Who Estonia Is Not Right For ?
I help people set up in Estonia, but the honest version is this: Estonia is not the right answer for everyone.
In fact, one of the clearest signs that someone understands the system is that they are willing to hear when Estonia is a bad fit. That is usually what separates a good setup from an expensive cleanup a year later.

The first group that should be careful is people whose work is physically delivered in one country. If your real activity, management, and customer-facing work are happening on the ground somewhere else, then registering in Estonia does not make those facts disappear. The Estonian Tax and Customs Board is explicit that an Estonian company can still be taxed abroad if business is carried on there or if management takes place outside Estonia. The e-Residency guidance also warns about permanent establishment and dual residence issues when the company is effectively managed from another country.
The second group is people in regulated professions. In the EU, access to many professions depends on recognised qualifications, registration, and sometimes language or professional-body requirements. The European Commission and Your Europe both make clear that regulated professions require formal recognition and that the rules depend on the country and profession involved. So if you are a doctor, dentist, architect, financial-services professional, or in another regulated field, the company setup is often the easy part. The licensing is the real issue.
The third group is people looking for a tax fantasy rather than a business structure. Estonia is tax-efficient in the right scenario, but it is not a zero-tax escape hatch. Distributed profit is taxed, salary is taxed, and your personal tax residency still matters. If the core plan is “I want a company that makes taxes disappear,” Estonia is the wrong conversation.
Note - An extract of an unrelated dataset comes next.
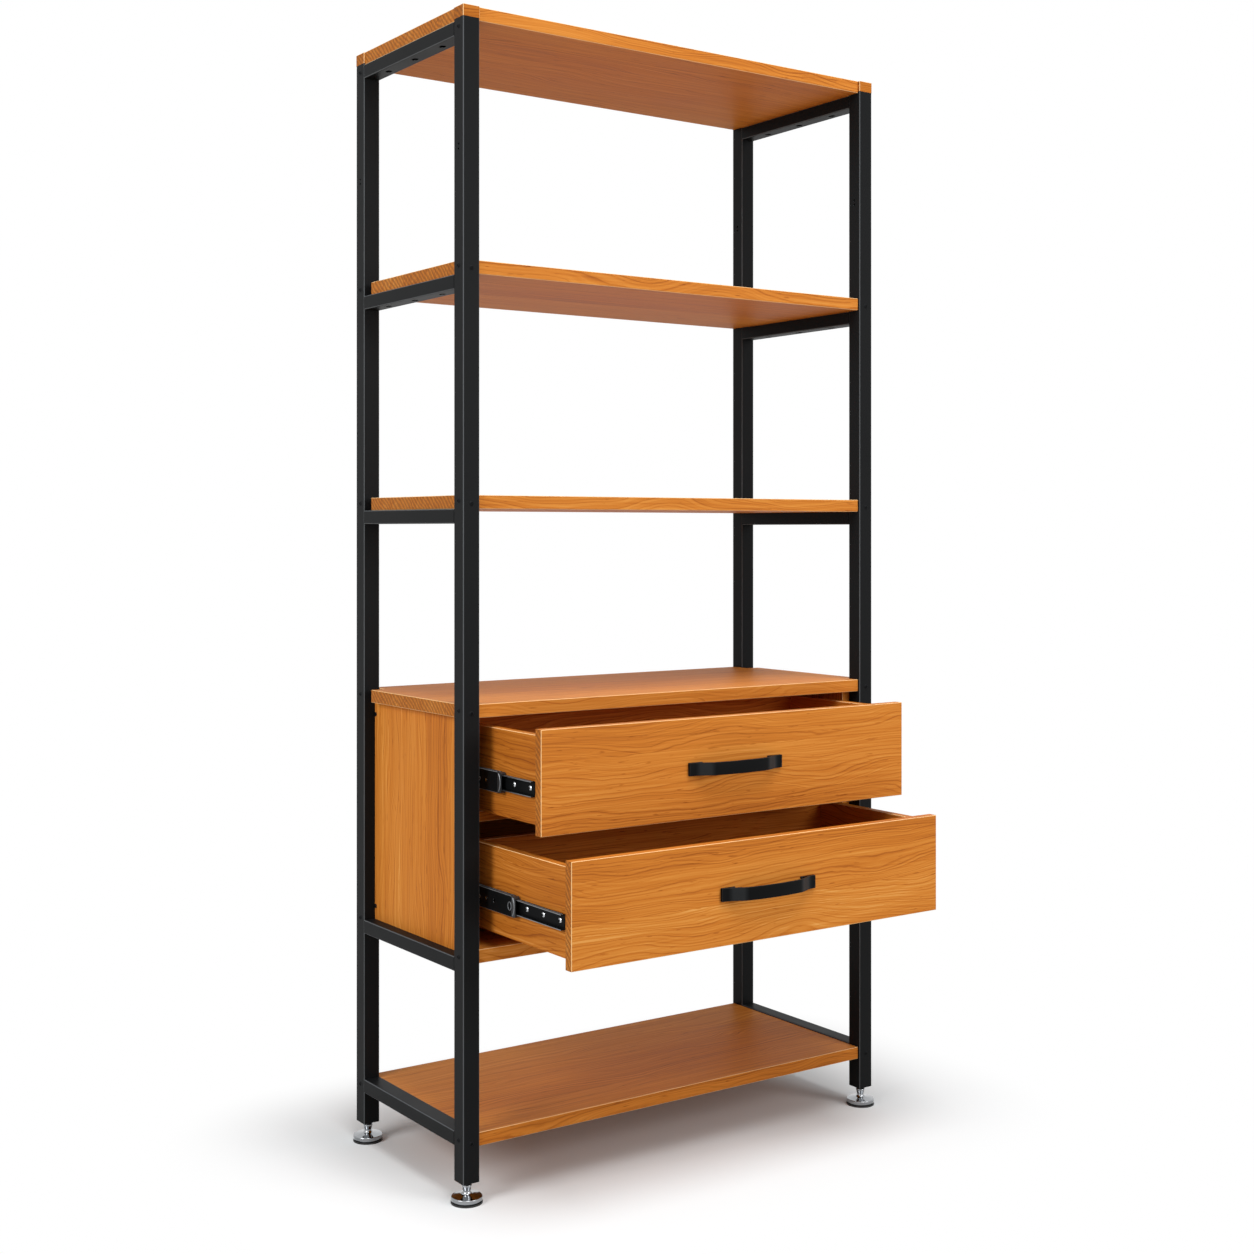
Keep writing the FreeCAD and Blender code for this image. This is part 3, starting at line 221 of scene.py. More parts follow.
def alder(name, stops, along, across, seed):
    """Alder whose grain runs along one axis, with its staves side by side across another."""
    material, tree = new_material(name)
    place = add(tree, COORDINATES, {}).node.outputs["Object"]
    axes = add(tree, SPLIT, {"Vector": place}).node.outputs
    through = axes[({0, 1, 2} - {along, across}).pop()]

    stave = add(tree, MATH, {0: axes[across], 1: 1 / STAVE, 2: seed * STAVE_SHIFT},
                operation="MULTIPLY_ADD")
    number = add(tree, MATH, {0: stave, 1: seed * STAVE_DRAW}, operation="ADD")
    number = add(tree, MATH, {0: number}, operation="FLOOR")
    luck = add(tree, "ShaderNodeTexWhiteNoise", {"W": number}, noise_dimensions="1D").node
    luck = add(tree, "ShaderNodeSeparateColor", {"Color": luck.outputs["Color"]}).node.outputs
    within = add(tree, MATH, {0: stave}, operation="FRACT")
    within = add(tree, MATH, {0: within, 1: STAVE, 2: -STAVE / 2}, operation="MULTIPLY_ADD")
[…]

The fourth group is founders who need a traditional bank relationship immediately and cannot operate through a more flexible EU/EEA payment setup. Because banking access is risk-based and often tied to proving a connection to Estonia, this can be a real bottleneck for some business models.
And that leaves the people Estonia is genuinely strong for: remote service businesses, consultants, freelancers, SaaS, digital operators, and founders who want a digital EU company that can be run properly online. That is the lane where Estonia tends to make the most sense.
If you are somewhere in the middle and not sure which side you fall on, that is usually the right moment to get a second opinion before moving.